== RECORDED DATA ==
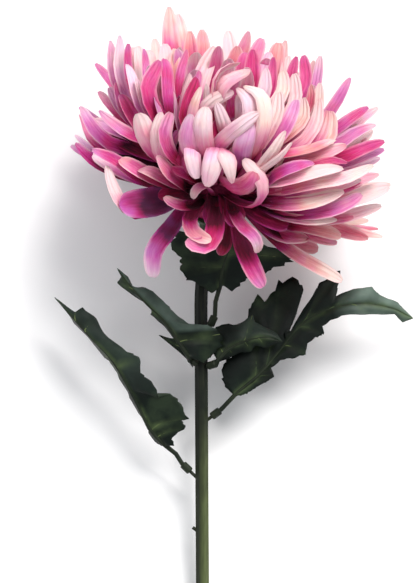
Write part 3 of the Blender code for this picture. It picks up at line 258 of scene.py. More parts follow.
# Petals shaped one by one: width in mm, then in percent the paleness, the warmth and how far the
# inner face is turned to the viewer (the outer face below 0, and below -100 on a petal that folds
# outwards from its root), and points along the middle line. A point is (column, row, depth): squares
# of the photographed view, 0.48 mm each, and mm towards the viewer.
SQUARE = 0.00048
VIEW_MIDDLE = (210.0, 291.5)
VIEW_POINT = Vector((0.00336, 0.18492, 0.0))
VIEW_DISTANCE = 3.5
VIEWER = Vector((0.0, 0.0, 1.0))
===
= TASK BRIEF =
Restate every line of the data word for word.

= RESULT FOR THIS TASK =
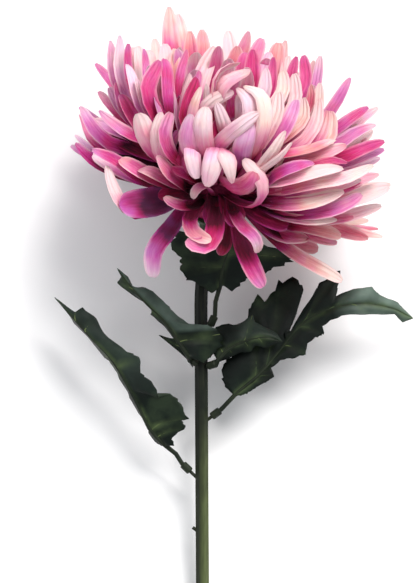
Write part 3 of the Blender code for this picture. It picks up at line 258 of scene.py. More parts follow.
# Petals shaped one by one: width in mm, then in percent the paleness, the warmth and how far the
# inner face is turned to the viewer (the outer face below 0, and below -100 on a petal that folds
# outwards from its root), and points along the middle line. A point is (column, row, depth): squares
# of the photographed view, 0.48 mm each, and mm towards the viewer.
SQUARE = 0.00048
VIEW_MIDDLE = (210.0, 291.5)
VIEW_POINT = Vector((0.00336, 0.18492, 0.0))
VIEW_DISTANCE = 3.5
VIEWER = Vector((0.0, 0.0, 1.0))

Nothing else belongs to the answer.